> [GOAL]: Pull out the lines from the line containing "through every hole" through the line containing "obj.parent = empty", both lines included, and copy them exactly.

> [SUPPLIED MATERIAL]:
— begin —
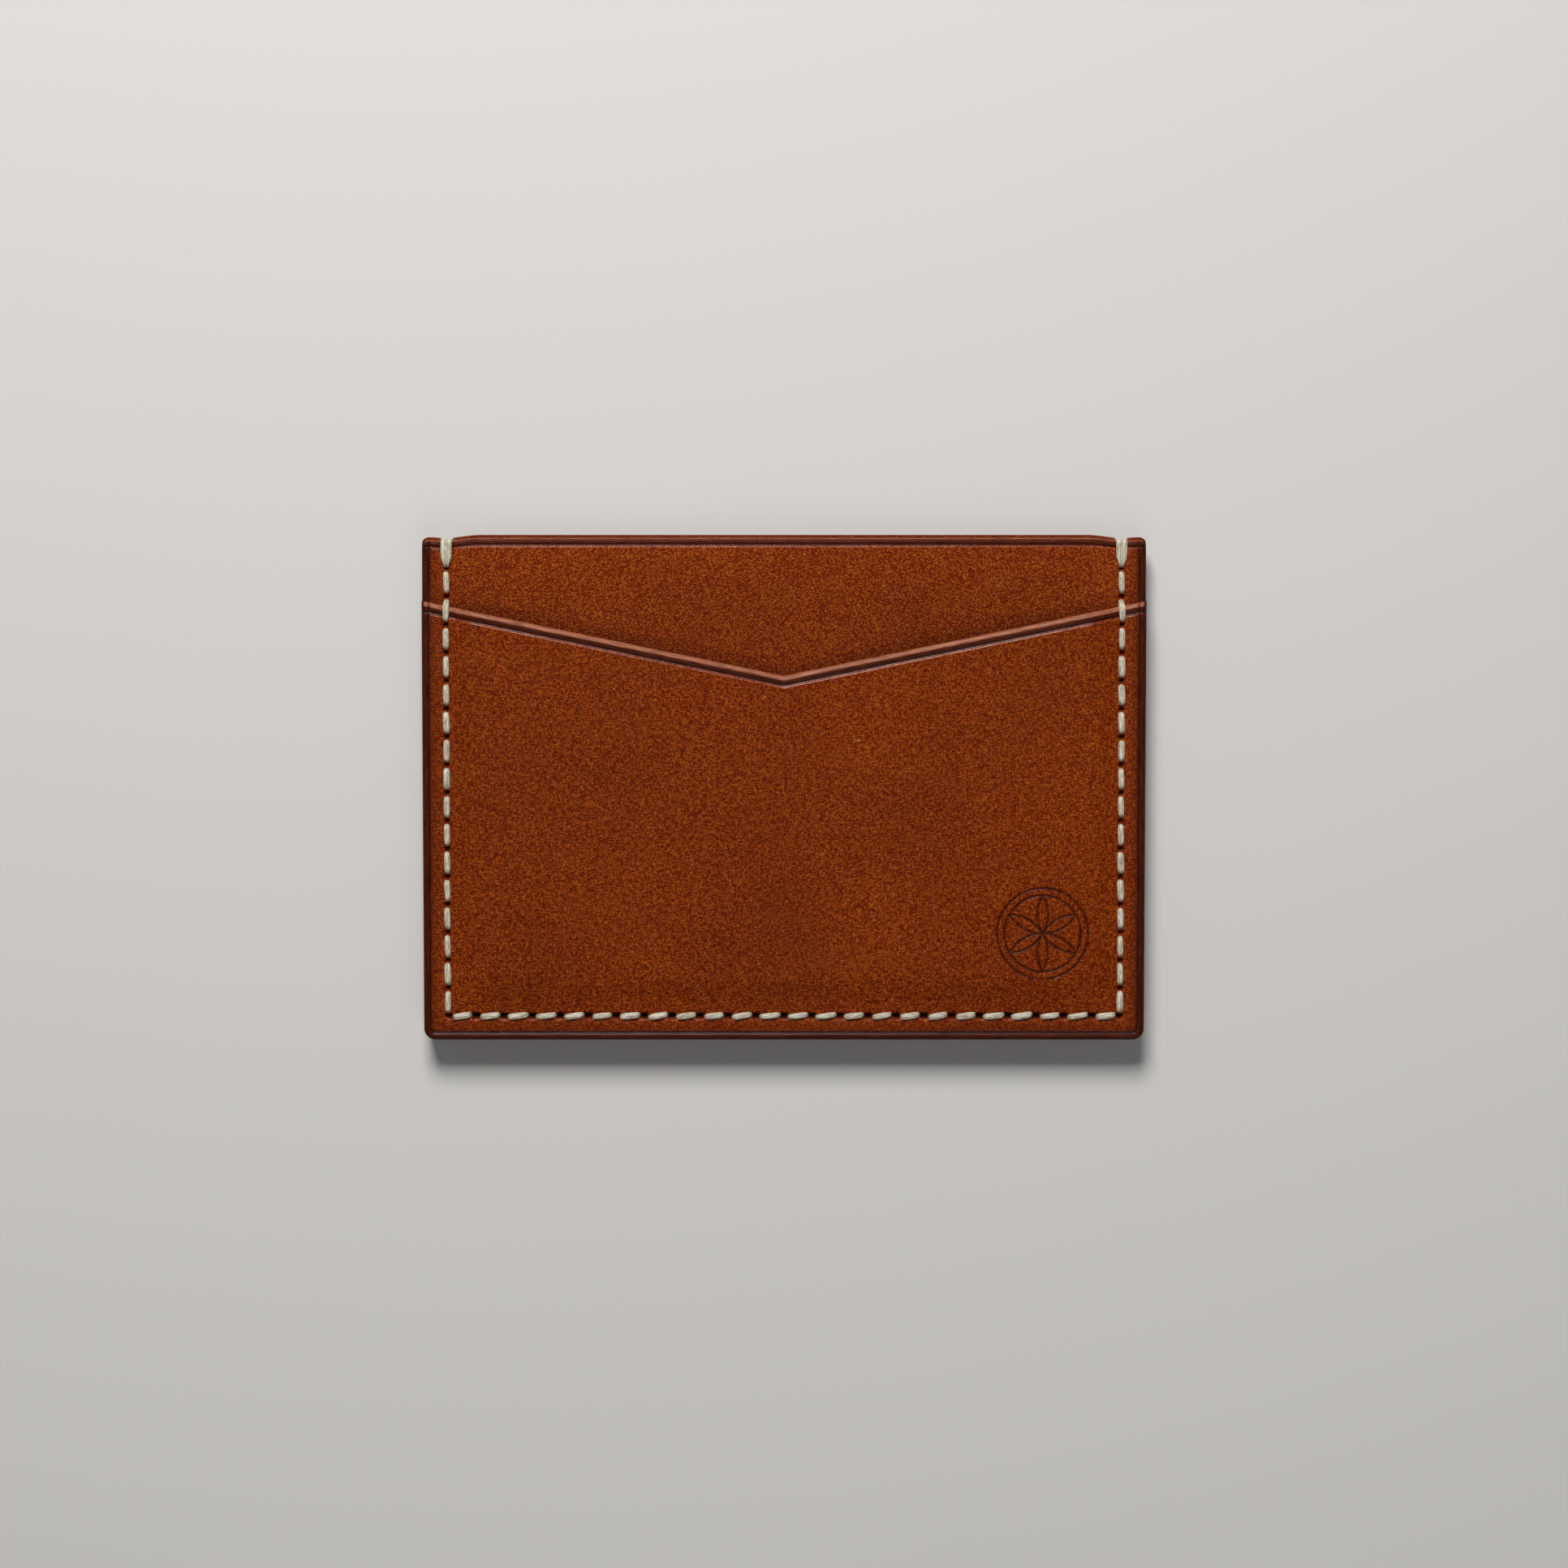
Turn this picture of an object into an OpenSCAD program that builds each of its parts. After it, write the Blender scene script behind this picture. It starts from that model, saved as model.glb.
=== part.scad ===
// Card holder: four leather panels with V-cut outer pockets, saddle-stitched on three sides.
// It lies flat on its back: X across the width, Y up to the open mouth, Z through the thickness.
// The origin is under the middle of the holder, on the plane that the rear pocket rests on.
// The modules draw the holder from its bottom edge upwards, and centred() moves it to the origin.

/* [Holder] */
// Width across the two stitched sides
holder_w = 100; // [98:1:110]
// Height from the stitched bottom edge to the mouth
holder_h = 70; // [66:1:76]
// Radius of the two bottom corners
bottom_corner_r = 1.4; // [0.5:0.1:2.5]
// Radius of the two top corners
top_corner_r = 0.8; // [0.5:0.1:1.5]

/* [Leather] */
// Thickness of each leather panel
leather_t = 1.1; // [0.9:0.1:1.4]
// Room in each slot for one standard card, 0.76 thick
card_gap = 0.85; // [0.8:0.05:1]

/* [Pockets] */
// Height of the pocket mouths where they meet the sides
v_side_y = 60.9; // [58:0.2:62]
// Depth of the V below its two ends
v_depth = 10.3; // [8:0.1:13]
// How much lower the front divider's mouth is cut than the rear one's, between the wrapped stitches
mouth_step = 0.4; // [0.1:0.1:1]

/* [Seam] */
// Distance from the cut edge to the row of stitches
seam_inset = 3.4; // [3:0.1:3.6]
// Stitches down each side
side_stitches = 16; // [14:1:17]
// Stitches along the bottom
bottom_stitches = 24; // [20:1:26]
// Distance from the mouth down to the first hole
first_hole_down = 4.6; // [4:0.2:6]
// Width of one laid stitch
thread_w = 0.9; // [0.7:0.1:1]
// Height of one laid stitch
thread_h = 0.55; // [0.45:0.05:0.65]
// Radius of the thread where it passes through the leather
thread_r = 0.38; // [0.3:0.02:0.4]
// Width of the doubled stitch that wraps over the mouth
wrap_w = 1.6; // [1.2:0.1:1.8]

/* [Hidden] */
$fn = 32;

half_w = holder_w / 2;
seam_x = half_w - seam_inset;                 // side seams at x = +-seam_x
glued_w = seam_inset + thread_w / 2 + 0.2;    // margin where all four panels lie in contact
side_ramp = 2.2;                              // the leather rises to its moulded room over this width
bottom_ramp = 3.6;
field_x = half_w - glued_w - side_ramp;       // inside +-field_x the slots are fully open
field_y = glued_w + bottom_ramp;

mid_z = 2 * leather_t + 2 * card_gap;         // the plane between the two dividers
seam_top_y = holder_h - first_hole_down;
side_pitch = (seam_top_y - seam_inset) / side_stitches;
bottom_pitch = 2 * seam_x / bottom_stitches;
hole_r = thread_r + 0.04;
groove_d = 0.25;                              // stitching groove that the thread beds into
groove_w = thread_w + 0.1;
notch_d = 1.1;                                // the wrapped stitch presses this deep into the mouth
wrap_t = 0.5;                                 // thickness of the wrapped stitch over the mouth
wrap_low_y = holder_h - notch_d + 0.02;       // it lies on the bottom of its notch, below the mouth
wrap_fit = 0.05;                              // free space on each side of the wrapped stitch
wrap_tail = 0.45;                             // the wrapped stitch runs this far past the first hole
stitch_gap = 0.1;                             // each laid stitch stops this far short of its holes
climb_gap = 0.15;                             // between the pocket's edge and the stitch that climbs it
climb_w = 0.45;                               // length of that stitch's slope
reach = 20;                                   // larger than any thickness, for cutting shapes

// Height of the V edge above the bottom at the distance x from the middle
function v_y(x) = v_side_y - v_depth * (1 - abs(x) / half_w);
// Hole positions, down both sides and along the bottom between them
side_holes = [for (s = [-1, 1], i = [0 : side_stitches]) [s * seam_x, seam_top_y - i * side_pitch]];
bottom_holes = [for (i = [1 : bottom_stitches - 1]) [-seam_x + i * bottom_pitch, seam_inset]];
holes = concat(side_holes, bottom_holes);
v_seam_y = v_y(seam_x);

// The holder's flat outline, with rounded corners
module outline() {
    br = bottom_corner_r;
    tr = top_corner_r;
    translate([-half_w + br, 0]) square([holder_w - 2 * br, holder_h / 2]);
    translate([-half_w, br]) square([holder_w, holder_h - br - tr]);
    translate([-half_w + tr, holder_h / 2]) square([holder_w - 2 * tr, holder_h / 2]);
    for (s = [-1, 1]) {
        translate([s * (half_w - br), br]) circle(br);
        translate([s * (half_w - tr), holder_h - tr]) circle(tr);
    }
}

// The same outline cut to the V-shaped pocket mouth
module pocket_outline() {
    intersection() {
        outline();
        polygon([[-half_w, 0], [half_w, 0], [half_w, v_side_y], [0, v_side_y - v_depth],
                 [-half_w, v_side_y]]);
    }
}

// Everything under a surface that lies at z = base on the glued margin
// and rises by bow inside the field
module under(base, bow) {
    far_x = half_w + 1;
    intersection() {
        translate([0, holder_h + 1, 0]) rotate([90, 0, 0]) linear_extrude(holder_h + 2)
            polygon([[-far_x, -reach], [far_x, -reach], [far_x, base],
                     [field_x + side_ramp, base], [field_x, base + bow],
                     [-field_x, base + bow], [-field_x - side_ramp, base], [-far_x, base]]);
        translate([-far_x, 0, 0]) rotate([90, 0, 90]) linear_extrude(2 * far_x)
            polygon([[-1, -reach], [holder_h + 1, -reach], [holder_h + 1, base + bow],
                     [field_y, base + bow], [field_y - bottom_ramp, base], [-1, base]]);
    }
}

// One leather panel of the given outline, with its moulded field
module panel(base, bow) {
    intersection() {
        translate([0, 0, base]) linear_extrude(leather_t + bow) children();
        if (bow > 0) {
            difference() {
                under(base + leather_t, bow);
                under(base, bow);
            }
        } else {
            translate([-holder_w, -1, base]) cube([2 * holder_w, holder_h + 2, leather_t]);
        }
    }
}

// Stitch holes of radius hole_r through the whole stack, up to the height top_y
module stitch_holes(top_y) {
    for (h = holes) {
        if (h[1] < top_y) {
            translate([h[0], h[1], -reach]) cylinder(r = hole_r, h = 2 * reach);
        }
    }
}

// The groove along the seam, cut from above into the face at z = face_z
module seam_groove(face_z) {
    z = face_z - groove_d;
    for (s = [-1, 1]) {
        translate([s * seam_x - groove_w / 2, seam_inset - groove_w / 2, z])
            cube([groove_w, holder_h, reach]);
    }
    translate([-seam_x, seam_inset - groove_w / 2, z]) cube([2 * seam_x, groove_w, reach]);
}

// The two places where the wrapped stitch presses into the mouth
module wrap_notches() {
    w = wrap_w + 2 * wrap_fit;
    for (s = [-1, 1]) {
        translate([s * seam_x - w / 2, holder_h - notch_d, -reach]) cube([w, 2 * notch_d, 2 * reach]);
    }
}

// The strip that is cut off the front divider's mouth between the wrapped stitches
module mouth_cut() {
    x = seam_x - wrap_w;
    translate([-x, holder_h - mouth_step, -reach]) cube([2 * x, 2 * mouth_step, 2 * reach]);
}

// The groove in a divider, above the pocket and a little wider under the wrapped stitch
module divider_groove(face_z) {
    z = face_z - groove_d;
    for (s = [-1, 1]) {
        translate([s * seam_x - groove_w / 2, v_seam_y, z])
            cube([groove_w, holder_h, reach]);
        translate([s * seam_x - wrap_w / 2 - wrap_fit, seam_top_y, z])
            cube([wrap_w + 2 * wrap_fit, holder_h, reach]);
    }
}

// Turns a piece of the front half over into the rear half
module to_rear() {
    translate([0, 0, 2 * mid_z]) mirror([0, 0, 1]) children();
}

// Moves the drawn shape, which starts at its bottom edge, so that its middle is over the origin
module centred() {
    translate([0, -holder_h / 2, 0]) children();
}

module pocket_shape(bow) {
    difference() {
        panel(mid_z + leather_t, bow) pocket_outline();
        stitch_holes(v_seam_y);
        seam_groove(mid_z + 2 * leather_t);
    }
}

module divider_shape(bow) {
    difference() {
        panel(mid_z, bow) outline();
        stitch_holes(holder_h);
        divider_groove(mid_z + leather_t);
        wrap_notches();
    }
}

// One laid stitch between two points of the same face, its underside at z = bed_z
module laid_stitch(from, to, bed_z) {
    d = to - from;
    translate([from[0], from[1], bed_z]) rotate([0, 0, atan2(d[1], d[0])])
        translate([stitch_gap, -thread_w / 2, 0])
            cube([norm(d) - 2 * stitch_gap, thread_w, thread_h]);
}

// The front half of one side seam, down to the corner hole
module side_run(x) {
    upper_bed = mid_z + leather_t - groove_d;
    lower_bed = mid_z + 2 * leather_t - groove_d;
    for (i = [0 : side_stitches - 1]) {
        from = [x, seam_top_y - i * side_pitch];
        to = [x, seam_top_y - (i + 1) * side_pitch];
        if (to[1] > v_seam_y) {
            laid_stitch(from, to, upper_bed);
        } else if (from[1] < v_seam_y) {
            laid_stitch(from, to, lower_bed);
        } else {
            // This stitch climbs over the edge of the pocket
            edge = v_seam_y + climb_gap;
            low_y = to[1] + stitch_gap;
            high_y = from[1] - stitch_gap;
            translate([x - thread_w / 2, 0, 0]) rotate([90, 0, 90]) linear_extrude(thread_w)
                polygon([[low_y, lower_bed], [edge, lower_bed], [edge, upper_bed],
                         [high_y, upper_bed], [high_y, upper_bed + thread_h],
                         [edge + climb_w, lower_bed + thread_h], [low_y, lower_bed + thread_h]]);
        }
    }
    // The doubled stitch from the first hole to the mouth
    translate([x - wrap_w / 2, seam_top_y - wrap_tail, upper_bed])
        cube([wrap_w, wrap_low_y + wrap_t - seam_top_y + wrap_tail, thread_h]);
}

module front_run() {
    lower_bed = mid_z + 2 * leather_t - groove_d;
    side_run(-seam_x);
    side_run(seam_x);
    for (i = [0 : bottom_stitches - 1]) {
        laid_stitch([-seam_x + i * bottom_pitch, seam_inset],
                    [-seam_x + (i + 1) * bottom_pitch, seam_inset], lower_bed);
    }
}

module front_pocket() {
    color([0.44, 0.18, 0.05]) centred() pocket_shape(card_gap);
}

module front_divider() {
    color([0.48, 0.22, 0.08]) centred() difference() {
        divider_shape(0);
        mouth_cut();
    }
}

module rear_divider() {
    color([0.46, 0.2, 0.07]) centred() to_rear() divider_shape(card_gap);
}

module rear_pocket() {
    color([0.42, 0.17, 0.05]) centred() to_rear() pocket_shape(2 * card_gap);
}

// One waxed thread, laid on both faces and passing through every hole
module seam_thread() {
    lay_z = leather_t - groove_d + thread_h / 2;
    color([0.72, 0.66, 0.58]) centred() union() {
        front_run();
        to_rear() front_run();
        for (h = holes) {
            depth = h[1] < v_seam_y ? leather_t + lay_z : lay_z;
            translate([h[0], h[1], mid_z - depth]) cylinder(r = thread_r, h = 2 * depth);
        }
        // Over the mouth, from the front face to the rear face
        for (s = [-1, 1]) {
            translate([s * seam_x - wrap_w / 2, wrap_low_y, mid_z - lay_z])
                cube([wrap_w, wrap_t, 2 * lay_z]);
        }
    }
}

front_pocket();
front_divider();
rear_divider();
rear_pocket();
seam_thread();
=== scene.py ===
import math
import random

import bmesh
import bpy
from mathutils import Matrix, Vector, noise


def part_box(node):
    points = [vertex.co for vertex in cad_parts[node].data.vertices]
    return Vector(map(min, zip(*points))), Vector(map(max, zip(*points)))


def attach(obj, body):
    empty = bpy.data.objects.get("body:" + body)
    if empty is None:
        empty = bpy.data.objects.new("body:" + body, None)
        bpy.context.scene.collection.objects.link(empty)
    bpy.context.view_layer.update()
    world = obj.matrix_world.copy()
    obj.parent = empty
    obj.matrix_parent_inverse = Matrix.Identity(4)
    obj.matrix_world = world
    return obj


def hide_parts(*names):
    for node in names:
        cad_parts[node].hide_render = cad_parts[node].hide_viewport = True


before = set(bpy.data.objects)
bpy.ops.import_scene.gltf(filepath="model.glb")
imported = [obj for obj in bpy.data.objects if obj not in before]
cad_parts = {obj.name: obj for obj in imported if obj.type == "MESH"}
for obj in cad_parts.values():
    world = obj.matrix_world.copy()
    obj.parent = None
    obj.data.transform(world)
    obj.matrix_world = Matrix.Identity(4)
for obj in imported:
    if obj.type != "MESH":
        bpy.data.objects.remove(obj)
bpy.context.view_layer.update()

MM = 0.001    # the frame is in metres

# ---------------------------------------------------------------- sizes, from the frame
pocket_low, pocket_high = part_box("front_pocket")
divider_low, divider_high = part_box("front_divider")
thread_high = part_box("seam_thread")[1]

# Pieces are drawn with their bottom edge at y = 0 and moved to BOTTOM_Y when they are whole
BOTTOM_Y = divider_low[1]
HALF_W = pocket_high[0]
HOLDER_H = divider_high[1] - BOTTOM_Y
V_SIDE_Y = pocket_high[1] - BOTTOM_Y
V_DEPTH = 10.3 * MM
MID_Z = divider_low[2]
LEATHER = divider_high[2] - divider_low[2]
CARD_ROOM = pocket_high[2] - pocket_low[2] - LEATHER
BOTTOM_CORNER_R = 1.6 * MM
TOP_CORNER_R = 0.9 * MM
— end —
> [OUTPUT OF THE EXERCISE]:
// One waxed thread, laid on both faces and passing through every hole
module seam_thread() {
    lay_z = leather_t - groove_d + thread_h / 2;
    color([0.72, 0.66, 0.58]) centred() union() {
        front_run();
        to_rear() front_run();
        for (h = holes) {
            depth = h[1] < v_seam_y ? leather_t + lay_z : lay_z;
            translate([h[0], h[1], mid_z - depth]) cylinder(r = thread_r, h = 2 * depth);
        }
        // Over the mouth, from the front face to the rear face
        for (s = [-1, 1]) {
            translate([s * seam_x - wrap_w / 2, wrap_low_y, mid_z - lay_z])
                cube([wrap_w, wrap_t, 2 * lay_z]);
        }
    }
}

front_pocket();
front_divider();
rear_divider();
rear_pocket();
seam_thread();
=== scene.py ===
import math
import random

import bmesh
import bpy
from mathutils import Matrix, Vector, noise


def part_box(node):
    points = [vertex.co for vertex in cad_parts[node].data.vertices]
    return Vector(map(min, zip(*points))), Vector(map(max, zip(*points)))


def attach(obj, body):
    empty = bpy.data.objects.get("body:" + body)
    if empty is None:
        empty = bpy.data.objects.new("body:" + body, None)
        bpy.context.scene.collection.objects.link(empty)
    bpy.context.view_layer.update()
    world = obj.matrix_world.copy()
    obj.parent = empty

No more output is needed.